Page:Ravaisson - De l’habitude, 1838.djvu/11

La bibliothèque libre.
Le texte de cette page a été corrigé et est conforme au fac-similé.

I. La loi universelle, le caractère fondamental de l’être, est la tendance à persister dans sa manière d’être.

Les conditions sous lesquelles l’être nous apparaît sur la scène du monde, sont l’Espace et le Temps.

L’espace est la condition et la forme la plus apparente et la plus élémentaire de la stabilité, ou de la permanence ; le temps la condition universelle du changement. Le changement le plus simple, comme le plus général est aussi celui qui est relatif à l’espace même, ou le mouvement.

La forme la plus élémentaire de l’existence est donc l’étendue mobile ; c’est ce qui constitue le caractère général du corps.

Si tout être tend à persister dans son être, toute étendue mobile, tout mobile (car il n’y a de mobile que ce qui est étendu) persiste dans son mouvement ; il y persiste avec une énergie précisément égale à la quantité de ce mouvement même ; cette tendance à persévérer dans le mouvement est l’inertie[1].

Dès le premier degré de l’existence se trouvent donc réunis : la permanence, le changement ; et, dans le changement même, la tendance à la permanence.

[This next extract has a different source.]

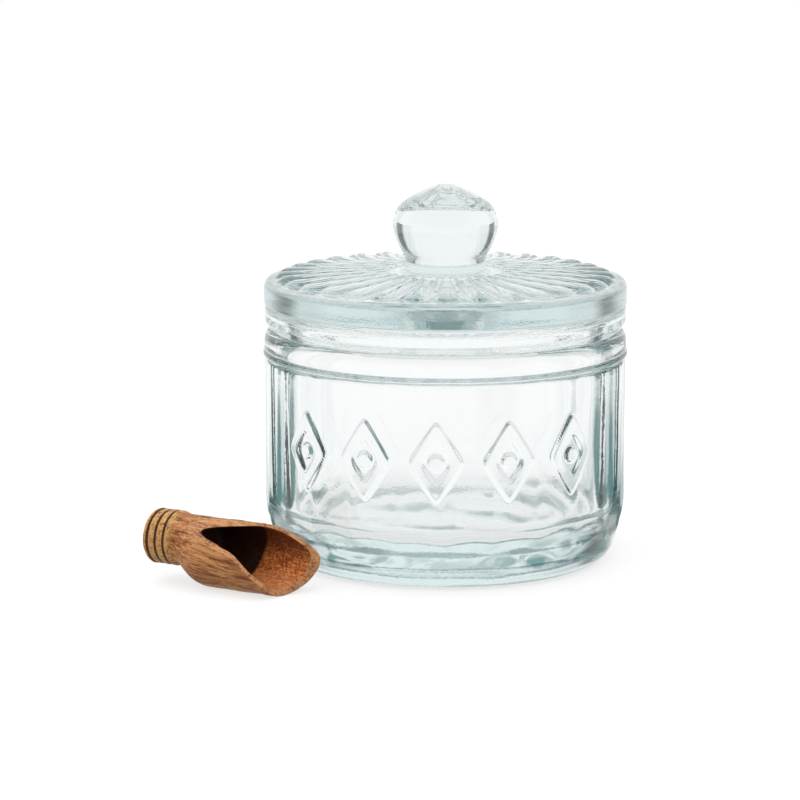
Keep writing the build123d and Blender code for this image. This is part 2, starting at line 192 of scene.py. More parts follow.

Mais l’inertie n’est pas une puissance déterminée, susceptible d’être convertie en une disposition constante. C’est une puissance indéfiniment variable comme le mouvement même, et indéfiniment répandue dans l’infinité de la matière. Pour constituer une existence réelle, où l’habitude puisse prendre racine, il faut une unité réelle ; il faut donc quelque chose qui, dans cette infinité de la matière, constitue, sous une forme ou sous une autre, l’unité, l’identité. Tels sont les principes qui déterminent, sous des formes de plus en plus compliquées et de plus en plus particulières, la synthèse

  1. Voy. Leibnitz passim, et surtout Théodicée.